Another industry veteran pointed out that restrictions around import of components from China have also hurt the auto industry’s revival prospects. Nearly 26% of the industry has been dependent on imports from China and it is rather tough to immediately replace Chinese imports with indigenous spares. So dealers across vehicle categories are forced to operate on 3-4 day inventory versus 45 days earlier. They may be ill-equipped now to handle a rise in demand during the festival season.
While car and bike dealers are facing low inventory issues, airlines are saddled with so much excess inventory -- seats -- that they are faced with unprecedented challenges in just staying afloat. After severe capacity limits placed by the government, airlines have now been allowed to offer up to 50% of their capacities on domestic routes. But low demand has meant not all airlines have deployed even this permitted capacity. Discretionary travel is still affected severely due to intensity of the pandemic, staggered lockdowns by several states and continued decline in overall business activity.
The upcoming festival season -- the peak season for the airline business -- is also unlikely to bring much relief. In these circumstances, India’s airlines are looking to delay scheduled deliveries of new aircraft, reduce existing fleet sizes through different means and even return aircraft already taken on lease.
According to global aviation consultancy CAPA, the industry could be saddled with a surplus of 200-250 aircraft this year and airlines may return more than 100 aircraft.
For the jewellery sector, the challenge has become attracting buyers as prices of the yellow metal touch record highs. For at least one day this week, gold prices touched the Rs 50,000 per 10 gram mark.
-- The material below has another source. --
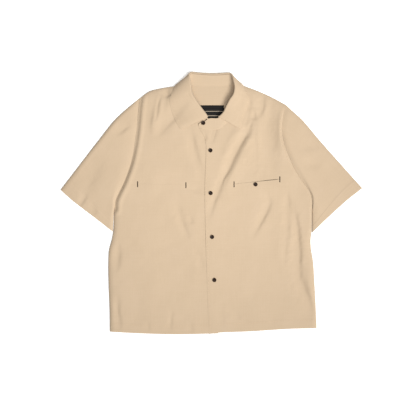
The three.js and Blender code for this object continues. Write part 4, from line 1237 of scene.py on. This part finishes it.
def sewn(name, lines, pitch, length, thickness, turn, thread):
    """One piece with all the threads laid along some lines of places in mm."""
    vertices = np.vstack(lines)
    starts = np.cumsum([0] + [len(line) for line in lines])
    mesh = bpy.data.meshes.new(name)
    mesh.from_pydata(((vertices + SHIFT) * MM).tolist(),
                     [(k, k + 1) for a, b in zip(starts, starts[1:]) for k in range(a, b - 1)], [])
    piece = bpy.data.objects.new(name, mesh)
    bpy.context.scene.collection.objects.link(piece)
    laid = piece.modifiers.new("laid", "NODES")
    laid.node_group = laid_stitches
    inputs = {item.name: item.identifier for item in laid_stitches.interface.items_tree
              if item.item_type == "SOCKET" and item.in_out == "INPUT"}
    for key, value in (("Pitch", pitch * MM), ("Length", length * MM), ("Thickness", thickness * MM),
                       ("Turn", turn), ("Thread", thread)):
        laid[inputs[key]] = value
    made = bpy.data.meshes.new_from_object(piece.evaluated_get(bpy.context.evaluated_depsgraph_get()))
    piece.modifiers.clear()
    piece.data = made
    print(name, len(made.polygons), "faces")
    return piece


# %% Seam lines
STITCH = {"pitch": 2.9, "length": 2.3, "thickness": 0.34}
SUNK = 0.05  # how far a stitch's middle lies over the cloth
HEM_STITCH_INSET = HEM_DEPTH - 1.5
ARMHOLE_STITCH_INSET, PLACKET_STITCH_INSET, LEAF_STITCH_INSET = 6.5, 5.0, 5.0


def inset(line, distance, inside):
    """A line moved sideways by a distance, towards the side on which the inside place lies."""
    forward = np.gradient(line, axis=0)
    forward /= np.linalg.norm(forward, axis=1)[:, None]
    side = np.c_[-forward[:, 1], forward[:, 0]]
    towards = np.sign(((np.array(inside) - line) * side).sum(axis=1).mean())
    return line + side * towards * distance


def on_front(side, line, extra=0.0):
    return np.c_[line, top_of_front(side, line[:, 0], line[:, 1]) + SUNK + extra]


CHEST = {"right": (-120, 0), "left": (120, 0)}
seam_lines = {"front_right": [], "front_left": []}
for side in ("right", "left"):
    hem_line = inset(smooth_line(HEM[side], 2.0), HEM_STITCH_INSET, (0, 0))[8:-8]
    armhole_line = inset(smooth_line(ARMHOLE[side], 2.0), ARMHOLE_STITCH_INSET, CHEST[side])[4:-4]
    seam_lines[f"front_{side}"] += [on_front(side, hem_line, HEM_WALL / 2), on_front(side, armhole_line)]
placket_line = inset(smooth_line(FRONT_EDGE["left"], 2.0), PLACKET_STITCH_INSET, (60, 0))
seam_lines["front_left"].append(on_front("left", placket_line[6:-12]))


def seam(name, lines):
    return sewn(name, lines, STITCH["pitch"], STITCH["length"], STITCH["thickness"], 0.0, seam_thread)


stitches = {name: seam(f"stitches_{name}", lines) for name, lines in seam_lines.items()}

leaf_normals = grid_normals(leaf_grid)
if leaf_normals[6, -6, 2] < 0:
    leaf_normals = -leaf_normals
column = np.argmin(np.abs(down_leaf - (1 - LEAF_STITCH_INSET / LEAF_DEPTH)))
leaf_row = leaf_grid[3:-3, column] + leaf_normals[3:-3, column] * (COLLAR_WALL / 2 + SUNK)
stitches["collar_leaf"] = seam("stitches_collar_leaf", [leaf_row])

TACK_LENGTH, TACK_PITCH, TACK_THREAD = 16.0, 0.38, 0.5
TACK_LIFT, TACK_SLANT = 0.25, 0.12
tacks = {}
for side, ends in POCKETS.items():
    for k, end in enumerate(("from", "to")):
        x, y = ends[end]
        y = np.linspace(y - 1 - TACK_LENGTH / 2, y - 1 + TACK_LENGTH / 2, 40)
        line = np.c_[np.full(40, x), y, top_of_front(side, np.full(40, x), y) + TACK_LIFT]
        name = f"bar_tack_{side}_{k + 1}"
        tacks[name] = sewn(f"wound_{name}", [line], TACK_PITCH, TACK_WIDTH, TACK_THREAD,
                           math.pi / 2 - TACK_SLANT, tack_thread)

BUTTONHOLE = {"length": 15.0, "width": 2.4, "pitch": 0.42, "thickness": 0.34}
NECK_HOLE_AND_PAINTED_SHADE = [(-29.0, 221.5), (-12.5, 236.5)]  # the stand's buttonhole, worked in the dark brown of the tacks: a real buttonhole that also paints the shade under the leaf's tip


def worked(name, line, thread, width=BUTTONHOLE["width"]):
    return sewn(name, [line], BUTTONHOLE["pitch"], width, BUTTONHOLE["thickness"], math.pi / 2, thread)


buttonholes = {}
half = np.linspace(-BUTTONHOLE["length"] / 2, BUTTONHOLE["length"] / 2, 24)
for k, (x, y) in enumerate([*FRONT_BUTTONS, POCKET_BUTTON]):
    line = np.c_[np.full(24, x), y + half]
    buttonholes[k] = worked(f"buttonhole_left_{k + 1}", on_front("left", line, 0.05), seam_thread)
# This buttonhole is worked wider than the others and in dark brown, so that besides being a buttonhole it
# paints the shade in the gap under the collar leaf's tip, beside the neck button.
line = at_shares(np.array(NECK_HOLE_AND_PAINTED_SHADE), np.linspace(0, 1, 24))
flat_stand = stand_grid.reshape(-1, 3)
above = [flat_stand[np.linalg.norm(flat_stand[:, :2] - place, axis=1) < 3.0, 2].max() for place in line]
buttonholes["neck"] = worked("buttonhole_and_painted_shade_neck", np.c_[line, np.array(above) + COLLAR_WALL / 2 + SUNK],
                             tack_thread, 3.4)

# %% [markdown]
# ## Joining the frame
#
# Nothing on a shirt laid flat turns or slides, so every piece rides on the one body of the frame. For each
# piece of cloth, the flat size it was cut to and its area are printed.

# %% Riding and replacing
for node, piece in (("back_panel", back), ("front_right", fronts["right"]), ("front_left", fronts["left"]),
                    ("sleeve_right", sleeves["right"][0]), ("sleeve_left", sleeves["left"][0]),
                    ("collar_stand", stand), ("collar_leaf", leaf), ("pocket_bag_right", bags["right"]),
                    ("pocket_bag_left", bags["left"])):
    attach(piece, "root")
    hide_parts(node)
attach(label, "root")
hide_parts("neck_label")
for node, (piece, thread) in buttons.items():
    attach(piece, "root")
    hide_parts(node)
    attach(thread, "root")
for piece in stitches.values():
    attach(piece, "root")
for place, piece in buttonholes.items():
    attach(piece, "root")
for node, piece in tacks.items():
    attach(piece, "root")
    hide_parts(node)

# %% Sheets
def surface_area(grid):
    """The area in square metres of a curved grid of points in millimetres."""
    across, along = np.diff(grid, axis=1)[:-1], np.diff(grid, axis=0)[:, :-1]
    return float(np.linalg.norm(np.cross(across, along), axis=2).sum()) * MM * MM


def spans(place):
    """Width and length in metres of the rectangle round a grid of places in millimetres."""
    return [float(np.ptp(place[..., axis])) * MM for axis in (0, 1)]


def unfolded(place):
    """Width, length and area of a sleeve opened out flat: both its layers, mirrored about its top fold."""
    top = place[-1, 0] - place[0, 0]
    top /= np.linalg.norm(top)
    off = place - place[0, 0]
    along, away = off @ top, np.abs(off @ np.array([-top[1], top[0]]))
    return (2 * float(away.max()) * MM, float(np.ptp(along)) * MM), 2 * area_of(place)


def declare(piece, flat, area):
    print(piece.name, "cut", [round(side * 1000) for side in flat], "mm,", round(area * 1e4), "cm2")


on_left = [part for node, pair in buttons.items() if node != "button_neck" for part in pair]
on_left += [piece for place, piece in buttonholes.items() if place != "neck"]
declare(back, spans(back_place), area_of(back_place))
for side in ("right", "left"):
    declare(fronts[side], spans(front_places[side]), area_of(front_places[side]))
    declare(bags[side], spans(bag_places[side]), area_of(bag_places[side]))
    sleeve, place = sleeves[side]
    flat, area = unfolded(place)
    declare(sleeve, flat, area)
stand_height = float(np.linalg.norm(stand_top - stand_seam, axis=1).max()) * MM
declare(stand, (stand_height, line_length(stand_seam) * MM), surface_area(stand_grid))
declare(leaf, (leaf_lengths.max() * MM, max(line_length(leaf_edge), line_length(leaf_top)) * MM),
        surface_area(leaf_grid))
declare(label, spans(label_place), area_of(label_place))

# %% Sizes and finish
low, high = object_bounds()
print("shown:", [round(float(s) * 1000, 1) for s in high - low], "mm")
Potential buyers have already been singed by income disruption and fear of loss of livelihoods, but with record gold prices, jewellers do not foresee any surge in demand this festive season.
The FMCG industry has been an outlier since the nationwide lockdown, with sales of biscuits, milk and milk products etc. surging as people stayed indoors. RS Sodhi, MD of Gujarat Cooperative Milk Marketing Federation (which sells the Amul brand of products), said that while there were no issues in either milk procurement or production, OOH (out of home) demand is definitely going to be impacted this festival season.
Sodhi said a considerable part of industry sales comes from restaurants, marriages and the catering business, and all these have been severely impacted by the pandemic. Ice cream sales were down to almost half this summer due to the pandemic; demand for milk has reduced in certain cities because of rising number of containment zones and intermittent lockdowns. So the issue plaguing the otherwise robust FMCG sector is the distribution problems that crop up as states announce unilateral lockdowns.
Sodhi gave the example of Kolkata, where milk supplies by Amul were disrupted even on Friday morning as the city was under a lockdown between 6-10 am. All in all, demand in the festive season could fall by a fifth due to the combined effect of intermittent lockdowns, reduction in out of home consumption and distribution problems.